After he was rated as the 50th greatest guitarist of all time by Rolling Stone, Mr. Townshend fell into a deep depression and was reduced to appearing with another old time rocker, Roger Daltrey at benefit concerts.
How sad.
May 19, 1951 –
When I was a kid growing up in the '60s, music was an outlet for enlightenment, frustration, rebellion. It was more about individualism. Today it's just like a big business.
Joey Ramone, (Jeffrey Ross Hyman) punk rocker, songwriter and countercultural icon was born on this date.
May 19, 1952 (or 1948 - it's not for us to question a woman about her real age) -
I don't like people who hide things. We're not perfect, we all have things that people might not like to see, and I like to show my faults.
Grace Jones, singer, model, and actress was born on this date.
May 19, 1962 -
Democrats staged a fund-raiser in New York's Madison Square Garden that was billed as a birthday salute to President John F. Kennedy on this date.

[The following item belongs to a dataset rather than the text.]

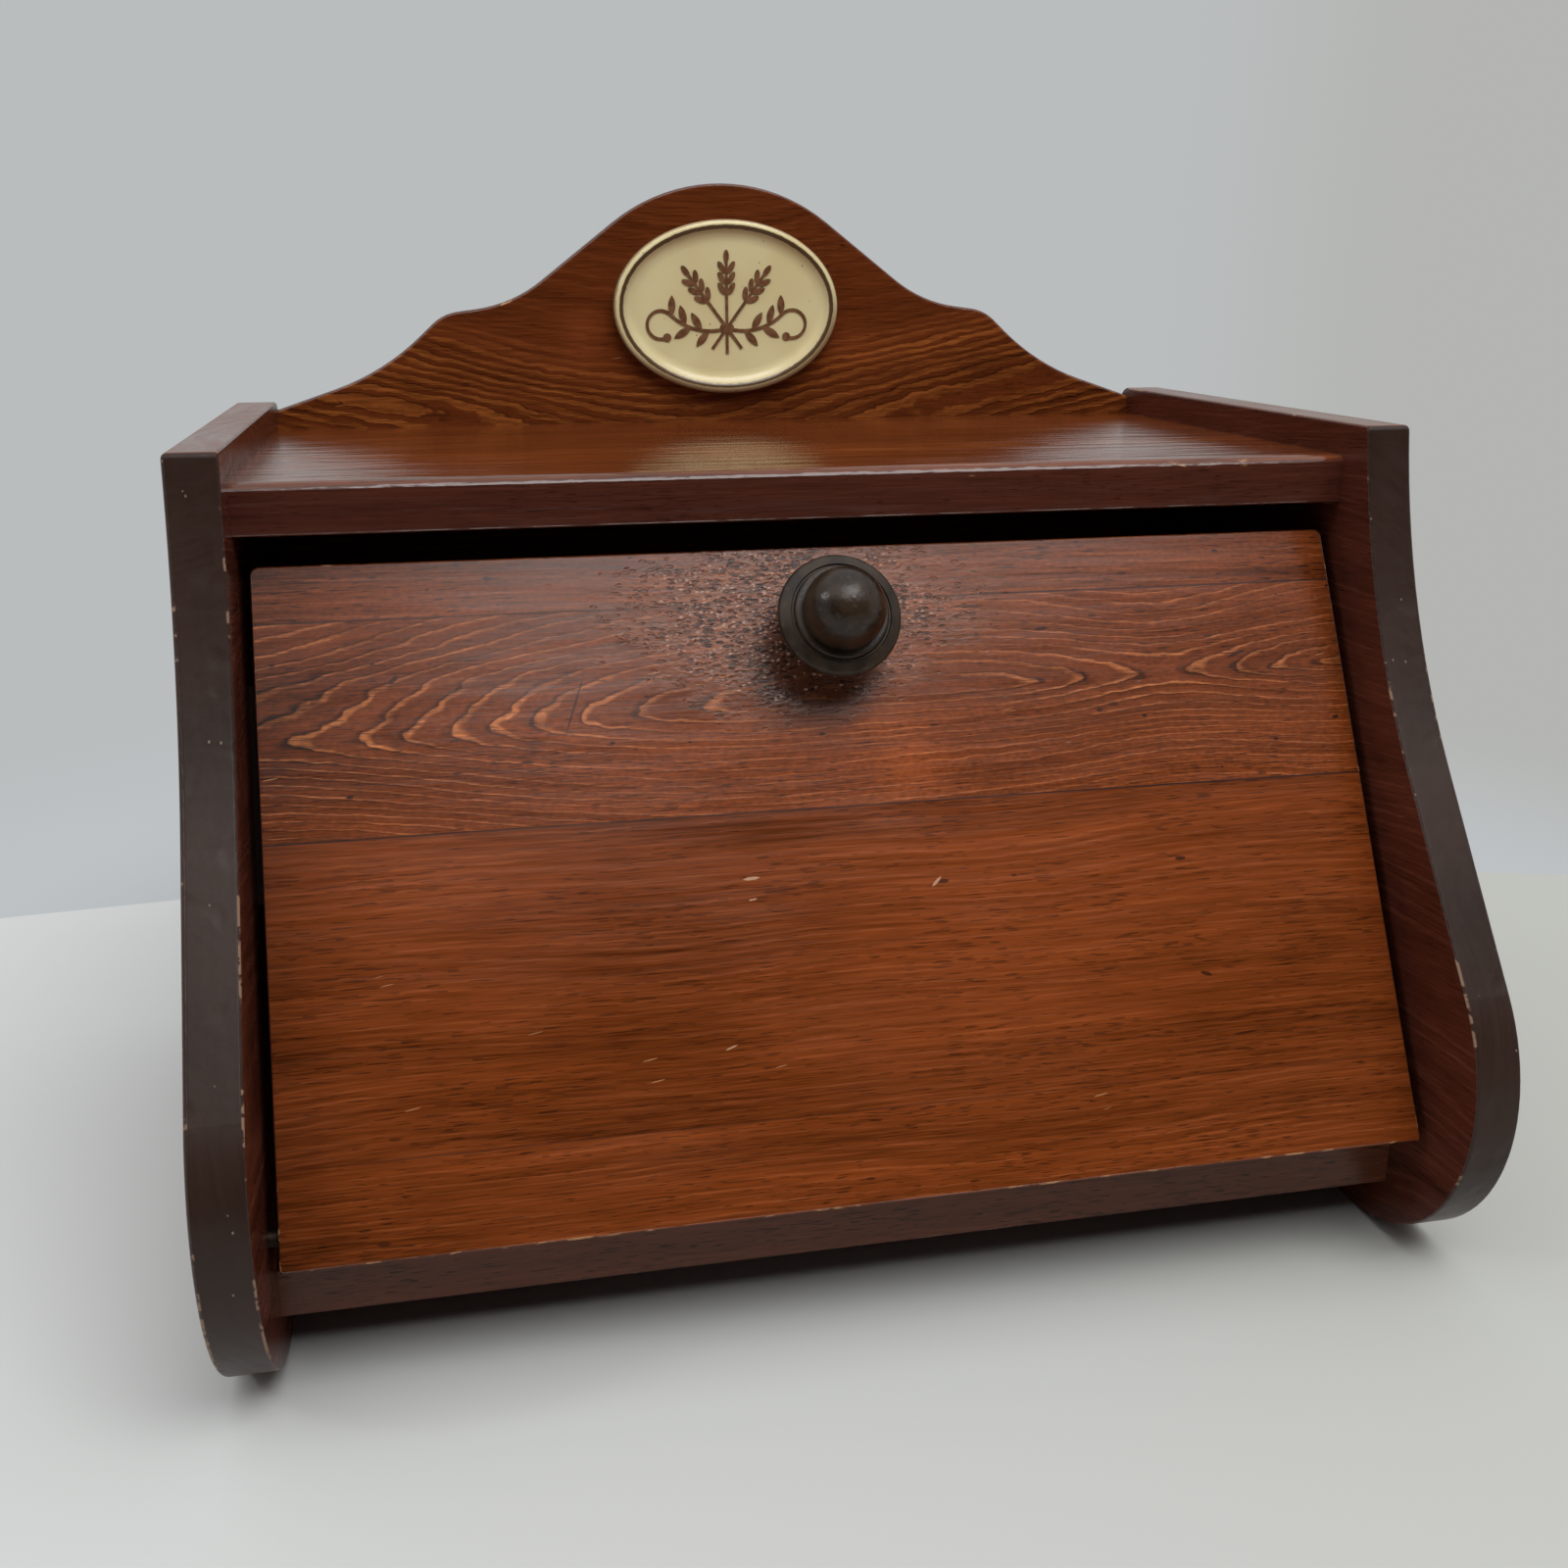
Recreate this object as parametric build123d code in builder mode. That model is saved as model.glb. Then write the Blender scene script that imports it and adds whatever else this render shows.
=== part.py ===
from build123d import *
import os
from math import asin, atan2, cos, degrees, radians, sin, tan

# Bread box with a drop front, in millimetres. X runs to the right as the box is
# faced, Y runs to the back, Z is up, and the origin is on the table under its middle.

# Overall box
width = 406.0
depth = 314.6
side_height = 275.0

# Side boards: round belly at the foot, straight flank, hollow sweep to the brow
side_thick = 16.4
belly_radius = 65.0
flank_lean = 36.0
flank_length = 79.0
brow_setback = 103.2
rear_corner_radius = 8.0
front_corner_radius = 2.1
outer_arris = 2.0
inner_arris = 1.2

# Top shelf
shelf_thick = 16.4
shelf_drop = 11.0
shelf_setback = 13.0
shelf_nose_radius = 4.0

# Bottom board
bottom_thick = 16.4
bottom_lift = 19.5
bottom_setback = 43.0
small_arris = 0.9

# Back, made of three boards glued edge to edge, the top one cut as the crest
back_thick = 9.5
crest_peak_rise = 86.0
crest_peak_radius = 75.0
crest_flank_angle = 37.2
crest_notch_reach = 88.3
crest_notch_radius = 58.0
shoulder_reach = 117.1
shoulder_rise = 34.4
shoulder_radius = 19.0
crest_end_drop = 3.4
sweep_bend_along = 0.364
sweep_bend_down = 0.61
crest_sweep_radius = 100.0
crest_arris = 1.6
crest_board_lap = 26.0
crest_run_share = 0.95

# Drop front, made of four boards glued edge to edge
door_thick = 16.4
door_lean = 28.07
door_heel_setback = 20.9
door_heel_lift = 12.8
door_head_gap = 9.9
door_end_gap = 3.5
foot_strip_width = 29.0
knob_board_width = 69.6
head_strip_width = 18.9
door_arris = 1.0
door_corner_radius = 3.0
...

JFK thanked Marilyn, saying, “I can now retire from politics after having had ‘Happy Birthday’ sung to me in such a sweet, wholesome way.” It takes a certain kind of balls, and a major addition to pain killers, to have your mistress, Marilyn Monroe, performed a sultry rendition of Happy Birthday to You in front of your wife and the nation.
May 19, 1994 -
Even though people may be well known, they hold in their hearts the emotions of a simple person for the moments that are the most important of those we know on earth: birth, marriage and death.
It what can only be considered one of life's most bitter ironies, former first lady Jacqueline Lee Bouvier Kennedy Onassis died of non-Hodgkin's lymphoma cancer in New York City on this date.